_Instructions to follow_. Extract, unchanged, every line from the top of the material below through the line with "import numpy as np", and no more.

***

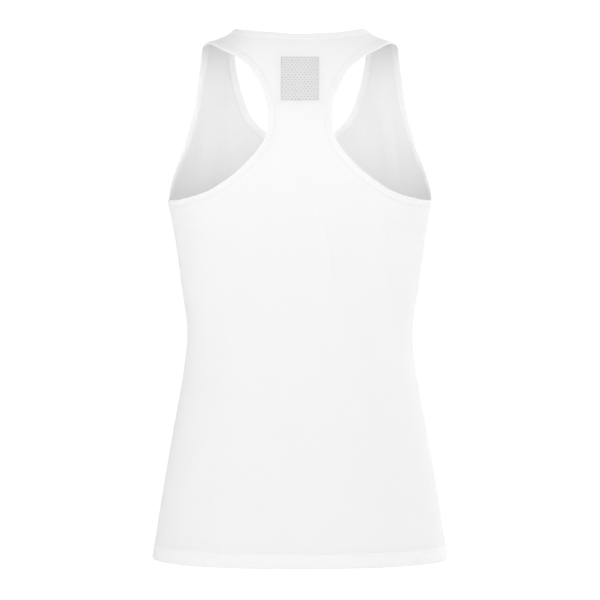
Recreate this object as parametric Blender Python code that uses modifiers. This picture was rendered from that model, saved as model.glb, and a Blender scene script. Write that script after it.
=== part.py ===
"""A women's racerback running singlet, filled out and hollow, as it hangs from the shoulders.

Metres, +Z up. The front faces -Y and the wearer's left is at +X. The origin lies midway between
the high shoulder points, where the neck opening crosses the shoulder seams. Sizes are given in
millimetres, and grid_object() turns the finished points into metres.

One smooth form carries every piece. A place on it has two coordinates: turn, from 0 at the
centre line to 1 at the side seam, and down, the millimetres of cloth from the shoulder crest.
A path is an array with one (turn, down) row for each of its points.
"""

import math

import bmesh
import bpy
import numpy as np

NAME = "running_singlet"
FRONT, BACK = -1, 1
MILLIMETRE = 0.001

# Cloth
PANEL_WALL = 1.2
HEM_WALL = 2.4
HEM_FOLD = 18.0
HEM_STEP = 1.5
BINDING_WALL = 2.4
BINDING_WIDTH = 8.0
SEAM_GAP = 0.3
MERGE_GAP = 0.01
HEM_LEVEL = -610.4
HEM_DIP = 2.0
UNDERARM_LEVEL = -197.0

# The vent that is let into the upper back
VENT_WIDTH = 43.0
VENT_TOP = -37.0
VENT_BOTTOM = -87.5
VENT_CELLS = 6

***

_Exercise result_.
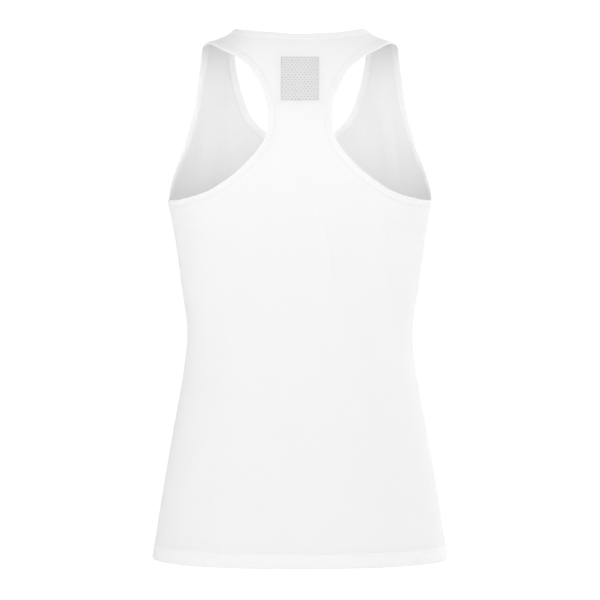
Recreate this object as parametric Blender Python code that uses modifiers. This picture was rendered from that model, saved as model.glb, and a Blender scene script. Write that script after it.
=== part.py ===
"""A women's racerback running singlet, filled out and hollow, as it hangs from the shoulders.

Metres, +Z up. The front faces -Y and the wearer's left is at +X. The origin lies midway between
the high shoulder points, where the neck opening crosses the shoulder seams. Sizes are given in
millimetres, and grid_object() turns the finished points into metres.

One smooth form carries every piece. A place on it has two coordinates: turn, from 0 at the
centre line to 1 at the side seam, and down, the millimetres of cloth from the shoulder crest.
A path is an array with one (turn, down) row for each of its points.
"""

import math

import bmesh
import bpy
import numpy as np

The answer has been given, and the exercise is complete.